What I find most ironic in all this is that not one politician and not one major news source suggested that in the absence of available child care, the father could equally well have been left in charge of the child. (He serves on the City of Mitcham council, and also ran for federal office in 2004 and 2006.) Yet at the same time, by emphasising so strongly the importance of her job while never mentioning his, all those involved imply just as strongly that his job is less important. Child care or no child care, the attitude remains that regardless of the job split, the primary responsibility for the child is naturally and self-evidently the mother's.

As in so many cases, the real story lies in what is not said.

The commentary suggests a deep parallel assumption that it is the mother's choice whether or not to have and prioritise children. If she chooses to have children and also to prioritise those children, then obviously she won't give her full attention to any high responsibility job: so it is inappropriate for her to seek one. At the same time, the male corollary always assumes that a young child is distracting at work: so others should deal with it.

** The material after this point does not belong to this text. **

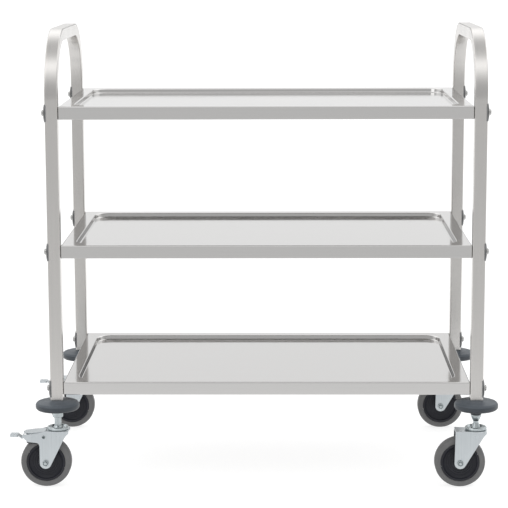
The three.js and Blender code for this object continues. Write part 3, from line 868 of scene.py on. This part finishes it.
# ---- assembly ----
def add_frames_and_trays():
    low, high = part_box("end_frame_left")
    foot = low[2] / MM
    half_depth = (high[1] - low[1]) / 2 / MM
    tray_low, tray_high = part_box("tray_bottom")
    heights = [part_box(f"tray_{level}")[0][2] / MM + TRAY_HEIGHT / 2 for level in LEVELS]
    tube = end_frame_mesh(half_depth, high[2] / MM, foot, heights)
    for side in SIDES:
        x = centre_of(f"end_frame_{side}").x
        piece(f"tube_frame_{side}", tube, FRAME_STEEL, "trolley_frame",
              [f"end_frame_{side}"], (x, 0, 0))
    half_x, half_y = ((tray_high[i] - tray_low[i]) / 2 / MM for i in (0, 1))
    sheet = tray_mesh(half_x, half_y, half_depth - TUBE / 2)
    for level in LEVELS:
        low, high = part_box(f"tray_{level}")
        piece(f"pressed_tray_{level}", sheet, TRAY_STEEL, "trolley_frame",
              [f"tray_{level}"], ((low[0] + high[0]) / 2, 0, low[2]))


def add_fastenings():
    bolt, dish, saddle = bolt_mesh(), dish_mesh(), saddle_mesh()
    for side, sign in SIDES.items():
        leg_x = centre_of(f"end_frame_{side}").x
        turn = 0 if sign > 0 else math.pi
        for end in ENDS:
            for level in LEVELS:
                spot = f"{end}_{side}_{level}"
                at = centre_of(f"bolt_{spot}")
                at.x = leg_x
                piece(f"tray_bolt_{spot}", bolt, FASTENER_STEEL, "trolley_frame",
                      [f"bolt_{spot}"], at, turn)
                piece(f"dished_washer_{spot}", dish, FASTENER_STEEL, "trolley_frame",
                      [f"saddle_washer_{spot}"], at, turn)
                piece(f"saddle_pad_{spot}", saddle, PAD_RUBBER, "trolley_frame",
                      [f"saddle_washer_{spot}"], at, turn)


def add_caster(corner, braked, shapes):
    swivel = centre_of(f"caster_stem_{corner}")
    at = Vector((swivel.x, swivel.y, 0))
    axle = centre_of(f"tyre_{corner}")
    axle.z = WHEEL_RADIUS * MM
    kind = "braked" if braked else "plain"
    frame_body = "trolley_frame"
    swivel_body = f"caster_swivel_{corner}"
    wheel_body = f"wheel_{corner}"
    brake_body = f"brake_{corner}"
    piece(f"corner_bumper_{corner}", shapes[f"bumper_{kind}"], BUMPER_RUBBER,
          frame_body, [f"bumper_{corner}"], at)
    # the stem and its race dish take the darker zinc, with its painted shade
    piece(f"stem_and_race_{corner}", shapes[f"stem_{kind}"], DARK_ZINC_PAINTED_SHADE,
          frame_body, [f"caster_stem_{corner}"], at)
    piece(f"pressed_fork_{corner}", shapes[f"fork_{kind}"], ZINC,
          swivel_body, [f"fork_{corner}"], at)
    piece(f"axle_{corner}", shapes["axle"], DARK_ZINC_PAINTED_SHADE,
          swivel_body, [f"axle_bolt_{corner}"], axle)
    piece(f"wheel_centre_{corner}", shapes["hub"], HUB_PLASTIC,
          wheel_body, [f"wheel_hub_{corner}"], axle)
    piece(f"wheel_tyre_{corner}", shapes["tyre"], TYRE_RUBBER,
          wheel_body, [f"tyre_{corner}"], axle)
    if braked:
        piece(f"brake_lever_{corner}", shapes["pedal"], ZINC,
              brake_body, [f"brake_pedal_{corner}"], at)
        piece(f"brake_pad_{corner}", shapes["shoe"], BLACK_RUBBER,
              brake_body, [f"brake_shoe_{corner}"], at)
        piece(f"lever_pin_{corner}", shapes["pin"], DARK_ZINC_PAINTED_SHADE,
              swivel_body, [f"brake_pin_{corner}"], at)


def add_casters():
    brake_hole = (*PEDAL_PIVOT, BRAKE_PIN_RADIUS)
    shapes = {
        "axle": axle_mesh(), "hub": hub_mesh(), "tyre": tyre_mesh(),
        "pedal": pedal_mesh(), "shoe": shoe_mesh(), "pin": brake_pin_mesh(),
        "fork_plain": fork_mesh(plain_side(), PLAIN_REAR, PLAIN_TRAIL, []),
        "fork_braked": fork_mesh(brake_side(), BRAKED_REAR, BRAKE_TRAIL, [brake_hole]),
    }
    for kind in STEMS:
        shapes[f"bumper_{kind}"] = bumper_mesh(kind)
        shapes[f"stem_{kind}"] = stem_mesh(kind)
    for side in SIDES:
        for end in ENDS:
            add_caster(f"{end}_{side}", side == BRAKED, shapes)


# ---- studio ----
FLOOR_REACH = 70  # metres each way
FLOOR_DROP = 0.0002  # the floor lies this far under the tyres
FLOOR_TONES = (0.35, 0.37)
FLOOR_NOISE_SCALE = 3.0
FLOOR_ROUGHNESS = 0.9
FLOOR_SPECULAR = 0.1
FLOOR_GLOW = 0.76  # the floor's own light, which keeps it pale under the trolley
FLOOR_GLOW_FRONT = 0.31
FLOOR_BRIGHT_FROM = -0.40  # metres along Y: towards the front the floor gets dimmer from here
FLOOR_DIM_FROM = -3.6  # to here, by the fourth power of the way


def grey(level):
    return (level, level, level)


def add_floor():
    """A pale matt floor whose own light is brightest under and behind the trolley."""
    mesh = bpy.data.meshes.new("floor")
    corners = [(x * FLOOR_REACH, y * FLOOR_REACH, 0) for x, y in ((-1, -1), (1, -1), (1, 1), (-1, 1))]
    mesh.from_pydata(corners, [], [(0, 1, 2, 3)])
    floor = bpy.data.objects.new("studio_floor", mesh)
    floor.location.z = -FLOOR_DROP
    bpy.context.collection.objects.link(floor)
    material, nodes, links = new_material("pale_floor")
    shader = nodes["Principled BSDF"]
    place = coordinates(nodes, links, "object", (1, 1, 1))
    tone = noise(nodes, links, place, FLOOR_NOISE_SCALE)
    colour = blended(nodes, links, tone, *(grey(level) for level in FLOOR_TONES))
    links.new(colour, shader.inputs["Base Color"])
    shader.inputs["Roughness"].default_value = FLOOR_ROUGHNESS
    shader.inputs["Specular IOR Level"].default_value = FLOOR_SPECULAR
    split = nodes.new("ShaderNodeSeparateXYZ")
    links.new(place, split.inputs["Vector"])
    depth = mapped(nodes, links, split.outputs["Y"], (FLOOR_DIM_FROM, FLOOR_BRIGHT_FROM))
    square = calculated(nodes, links, "MULTIPLY", depth, depth)
    share = calculated(nodes, links, "MULTIPLY", square, square)
    glow = blended(nodes, links, share, grey(FLOOR_GLOW_FRONT), grey(FLOOR_GLOW))
    links.new(glow, shader.inputs["Emission Color"])
    shader.inputs["Emission Strength"].default_value = 1.0
    mesh.materials.append(material)


# The sky's brightness by elevation: each stop is (degrees above the horizon, brightness).
SKY_STRENGTH = 1.9
FRONT_SKY = [
    (-90, 0.5), (0, 0.52), (8, 0.55), (14, 0.56), (24, 0.6), (34, 0.85), (43, 1.15), (50, 1.5),
    (57, 1.62), (64, 1.3), (71, 0.88), (80, 0.7), (90, 0.66)]
REAR_SKY = [
    (-90, 0.5), (0, 0.95), (15, 0.93), (28, 1.35), (39, 1.65), (52, 1.5), (61, 1.12), (70, 0.8),
    (80, 0.68), (90, 0.66)]
REAR_BLEND = (-0.3, 0.1)  # the front sky turns to the rear sky between these shares along Y

# The white backdrop behind the trolley ends at its sides, where the room is darker: how dark it is by
# the share of the direction along X, and by its height, of which 0.5 is level and 1 is straight up.
ROOM_SIDES = [(0.13, 0), (0.17, 1), (0.45, 1), (0.62, 0)]
ROOM_HEIGHT = [(0.5, 1), (0.58, 1), (0.65, 0), (1, 0)]
ROOM_SHADE = 0.08


def level_ramp(nodes, links, value, stops):
    """A grey ramp from pairs of position and level, both from 0 to 1."""
    ramp = nodes.new("ShaderNodeValToRGB")
    marks = ramp.color_ramp.elements
    for mark, (spot, level) in zip((marks[0], marks[1]), (stops[0], stops[-1])):
        mark.position = spot
        mark.color = (*grey(level), 1)
    for spot, level in stops[1:-1]:
        marks.new(spot).color = (*grey(level), 1)
    links.new(value, ramp.inputs["Fac"])
    return ramp.outputs["Color"]


def sky_ramp(nodes, links, height, stops):
    """A ramp over the height of the direction from the stops of a sky."""
    spots = [(math.sin(math.radians(elevation)) + 1) / 2 for elevation, _ in stops]
    levels = [level / SKY_STRENGTH for _, level in stops]
    return level_ramp(nodes, links, height, list(zip(spots, levels)))


def add_sky():
    """A white studio with a soft light bank in front of the trolley and one high behind it."""
    world = bpy.data.worlds.new("studio")
    bpy.context.scene.world = world
    world.use_nodes = True
    nodes, links = world.node_tree.nodes, world.node_tree.links
    direction = nodes.new("ShaderNodeTexCoord")
    split = nodes.new("ShaderNodeSeparateXYZ")
    links.new(direction.outputs["Generated"], split.inputs["Vector"])
    height = mapped(nodes, links, split.outputs["Z"], (-1, 1))
    behind = mapped(nodes, links, split.outputs["Y"], REAR_BLEND)
    front_sky = sky_ramp(nodes, links, height, FRONT_SKY)
    rear_sky = sky_ramp(nodes, links, height, REAR_SKY)
    sky = blended(nodes, links, behind, front_sky, rear_sky)
    aside = calculated(nodes, links, "ABSOLUTE", split.outputs["X"])
    sides = level_ramp(nodes, links, aside, ROOM_SIDES)
    low = level_ramp(nodes, links, height, ROOM_HEIGHT)
    room = calculated(nodes, links, "MULTIPLY", calculated(nodes, links, "MULTIPLY", sides, low), behind)
    background = nodes["Background"]
    background.inputs["Strength"].default_value = SKY_STRENGTH
    links.new(blended(nodes, links, room, sky, grey(ROOM_SHADE)), background.inputs["Color"])


# The light and the camera, with places in metres.
LAMP_PLACE = Vector((-2.6, -2.2, 2.6))
LAMP_AIM = Vector((0, 0, 0.45))
LAMP_SIZE = 2.0
LAMP_WATTS = 12


def add_soft_light():
    """A square soft light from the front left."""
    light = bpy.data.lights.new("soft_left", "AREA")
    light.shape = "SQUARE"
    light.size = LAMP_SIZE
    light.energy = LAMP_WATTS
    lamp = bpy.data.objects.new("soft_left", light)
    lamp.location = LAMP_PLACE
    lamp.rotation_mode = "QUATERNION"
    lamp.rotation_quaternion = (LAMP_AIM - LAMP_PLACE).to_track_quat("-Z", "Y")
    bpy.context.collection.objects.link(lamp)


CAMERA_LENS = 132.55
CAMERA_SENSOR = 36
CAMERA_REACH = 200
CAMERA_FROM_MIDDLE = 0.0294  # to the right of the trays' middle
CAMERA_DEPTH = -3.8302
CAMERA_HEIGHT = 1.0607
CAMERA_ANGLES = (-9.380, 0.846, -0.191)  # pitch, yaw and roll in degrees


def add_camera():
    """The viewing point: above the handles, a little right of the middle, looking down at the trays."""
    camera = bpy.data.cameras.new("camera")
    camera.sensor_width = CAMERA_SENSOR
    camera.lens = CAMERA_LENS
    camera.clip_end = CAMERA_REACH
    eye = bpy.data.objects.new("camera", camera)
    bpy.context.collection.objects.link(eye)
    pitch, yaw, roll = (math.radians(angle) for angle in CAMERA_ANGLES)
    ahead = Vector((-math.sin(yaw), math.cos(yaw), 0))
    forward = ahead * math.cos(pitch) + Vector((0, 0, math.sin(pitch)))
    right = Vector((math.cos(yaw), math.sin(yaw), 0))
    up = right.cross(forward)
    turned_right = right * math.cos(roll) + up * math.sin(roll)
    turned_up = up * math.cos(roll) - right * math.sin(roll)
    turn = Matrix((turned_right, turned_up, -forward)).transposed()
    middle = centre_of("tray_middle").x
    place = Vector((middle + CAMERA_FROM_MIDDLE, CAMERA_DEPTH, CAMERA_HEIGHT))
    eye.matrix_world = Matrix.Translation(place) @ turn.to_4x4()
    bpy.context.scene.camera = eye


def set_plain_colours():
    view = bpy.context.scene.view_settings
    view.view_transform = "Standard"
    view.look = "None"


add_frames_and_trays()
add_fastenings()
add_casters()
add_floor()
add_sky()
add_soft_light()
add_camera()
set_plain_colours()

Taken all together, precisely because in most cases the primary responsibility to deal somehow (regardless of the manner of that dealing) stubbornly refuses to latch to the father, this leaves a woman precisely four options.
  1. She can choose to stay at home with her child, while her husband represents her financial interests at the workplace.
  2. She can choose a low-intensity job where hours will never be unpredictable. These jobs are also low earning, low power, and low promotion.
  3. She can choose not to have children until she is established in her work. However, delaying children can result in not having children at all (due to sharply decreased fertility with age) -- not to mention that the risk of birth defects radically increases with age.
  4. She can choose not to have children at all.
If we truly are to be the equal opportunity society we imagine ourselves to be, perhaps there ought to be a few other options in there?